= Content Addressable File Store =

Computer storage device from 1982

The Content Addressable File Store (CAFS) was a hardware device developed by International Computers Limited (ICL) that provided a disk storage with built-in search capability. The motivation for the device was the discrepancy between the high speed at which a disk could deliver data, and the much lower speed at which a general-purpose processor could filter the data looking for records that matched a search condition. Development of CAFS started in ICL's Research and Advanced Development Centre under Gordon Scarrott in the late 1960s following research by George Coulouris and John Evans who had completed a field study at Imperial College and Queen Mary College on database systems and applications . Their study had revealed the potential for substantial performance improvements in large-scale database applications by the inclusion of search logic in the disk controller.

In its initial form, the search logic was built into the disk head. A standalone CAFS device was installed with a few customers, including BT Directory Enquiries, during the 1970s.
The device was subsequently productised and in 1982 was incorporated as a standard feature within ICL's 2900 series and Series 39 mainframes. By this stage, to reduce costs and to take advantage of increased hardware speeds, the search logic was incorporated into the disk controller. A query expressed in a high-level query language could be compiled into a search specification that was then sent to the disk controller for execution. Initially this capability was integrated into ICL's own Querymaster query language, which worked in conjunction with the IDMS database; subsequently it was integrated into the ICL VME port of the Ingres relational database.
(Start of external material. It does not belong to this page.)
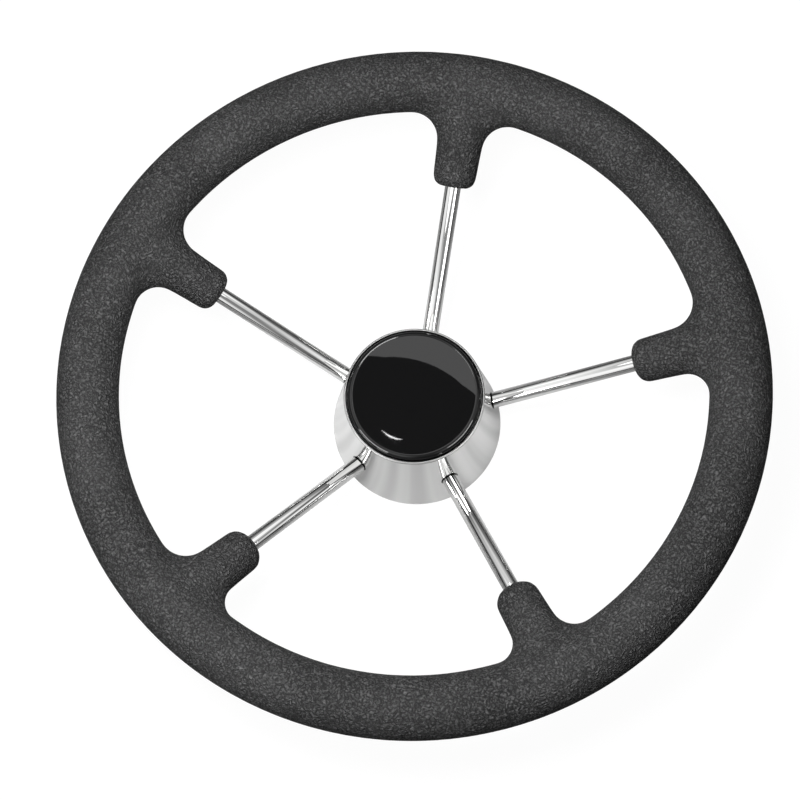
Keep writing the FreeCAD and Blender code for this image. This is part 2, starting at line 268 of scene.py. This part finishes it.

ICL received the Queen's Award for Technological Achievement for CAFS in 1985.

One factor which limited the adoption of CAFS was that the device needed to know the layout of data on disk, and placed constraints on this layout. Integrating database products with CAFS often involved a change in page layout, making the integration very expensive, especially with the market trend towards use of third-party database software. Managing data integrity in a concurrent environment also required close attention, since a CAFS search would execute without any knowledge of locks and caches maintained by the database software.
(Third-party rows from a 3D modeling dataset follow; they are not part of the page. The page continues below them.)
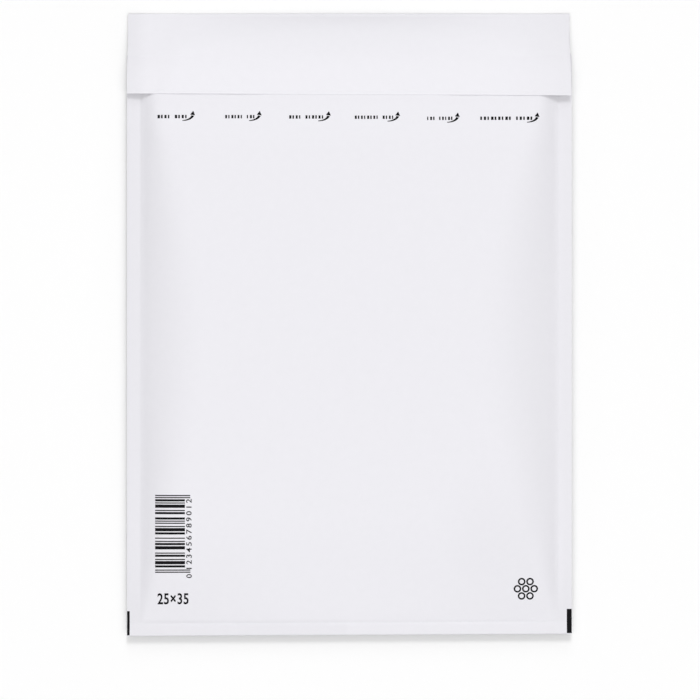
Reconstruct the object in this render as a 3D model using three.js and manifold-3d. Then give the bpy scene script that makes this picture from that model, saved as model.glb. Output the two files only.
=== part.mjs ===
import * as THREE from 'three';
import { mergeVertices } from 'three/addons/utils/BufferGeometryUtils.js';
import Module from 'manifold-3d';

// A padded envelope that lies closed on its back. X runs across it, Y runs from its
// bottom fold to the crease of its flap, and Z is up from the surface it lies on.
// The origin is on that surface, in the middle of the envelope. Lengths are millimetres.

// Closed envelope, over the paper.
const envelopeWidth = 250;
const envelopeLength = 350;

// Paper sleeve: one sheet that is flap, back panel and front panel in turn.
const paperThickness = 0.15;
const sideSeamWidth = 8;
const bottomHemLength = 7;
const flapLength = 45.5;
const mouthSetback = 24;
const flapInsetLeft = 0.5;
const flapInsetRight = 1.2;
const shoulderLength = 3.4;

// How the closed sleeve lies: its sealed edges stand clear of the table on the padding, its
// bottom hem is tipped up, and the crease of the flap comes down to the table.
const seamLift = 3.3;
const hemRise = 1.2;
const creaseLift = 0.3;
const loweringLength = 64;
const creaseRadiusAtSides = 0.35;
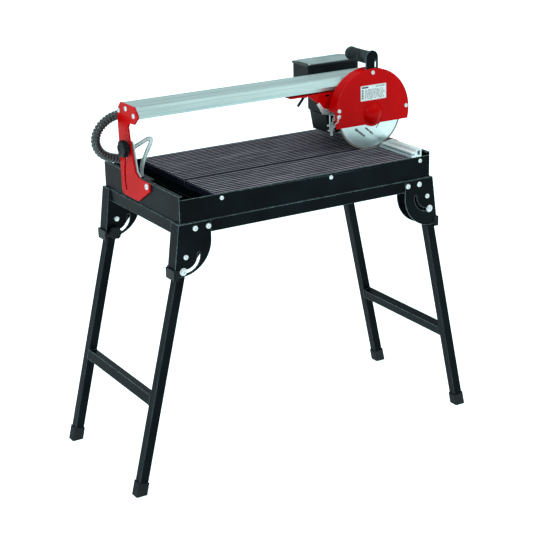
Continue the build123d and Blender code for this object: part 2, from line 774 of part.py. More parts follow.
def switch_lid():
    """Flat lid with a raised panel that stops short of the corner screws."""
    flange = block((box_x[0] - 3, box_x[1] + 3), (box_y[0] - 3, box_y[1] + 3), (box_z[1], lid_top))
    flange = fillet(flange.edges().filter_by(Axis.Z), 7)
    panel_z = (box_z[1] + 1, lid_top + panel_rise)
    panel = block((box_x[0] + 6, box_x[1] - 6), (box_y[0] + 1, box_y[1] - 1), panel_z)
    panel = fillet(panel.edges().filter_by(Axis.Z), 10)
    panel = chamfer(panel.faces().sort_by(Axis.Z)[-1].edges(), 1.2)
    lid = flange + panel
    for x, y in lid_screw_places():
        lid -= rod((x, y, box_z[1] - 1), (0, 0, 1), 2.0, 12)
        lid -= rod((x, y, lid_top), (0, 0, 1), 4.6, 6)
    return lid


def switch_rocker():
    """Rocker switch key. It turns about a cross pin at its middle."""
    face = outline((box_x[1] - 2, 900.5), (box_x[1] + 4, 901), (box_x[1] + 2, 910), (box_x[1] + 4, 919),
                   (box_x[1] - 2, 919.5))
    key = slab_y(face, (rocker_window_y[0] + 1.5, rocker_window_y[1] - 1.5))
    return key + rocker_pin(rocker_pin_radius, rocker_pin_reach)


grip_radius = 18.0
grip_bar_radius = 6.0
grip_z = 975.0
grip_y = (-57.0, 40.0)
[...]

In 1991, ICL launched a version of CAFS for its DRS 6000 family. Known as SCAFS (Son of CAFS), and unlike its mainframe cousin, this was implemented using custom firmware running on an industry-standard microprocessor. Software supporting third-party databases including Ingres, Informix and Oracle was marketed as the Ingres Search Accelerator (etc.). Each third-party product required modification, and was supplied with a dummy SCAFS interface library, to be replaced by the ICL product. The technology was also licensed to IBM for use with DB2 on the RS/6000. The device eventually became obsolete as processor speeds increased, removing the original justification for the device, namely that a central processor was not able to search data as fast as the disk subsystem could deliver it. Larger memory sizes also meant that many medium-sized databases could be kept entirely in memory. These factors removed any mass market for SCAFS and made it uneconomic.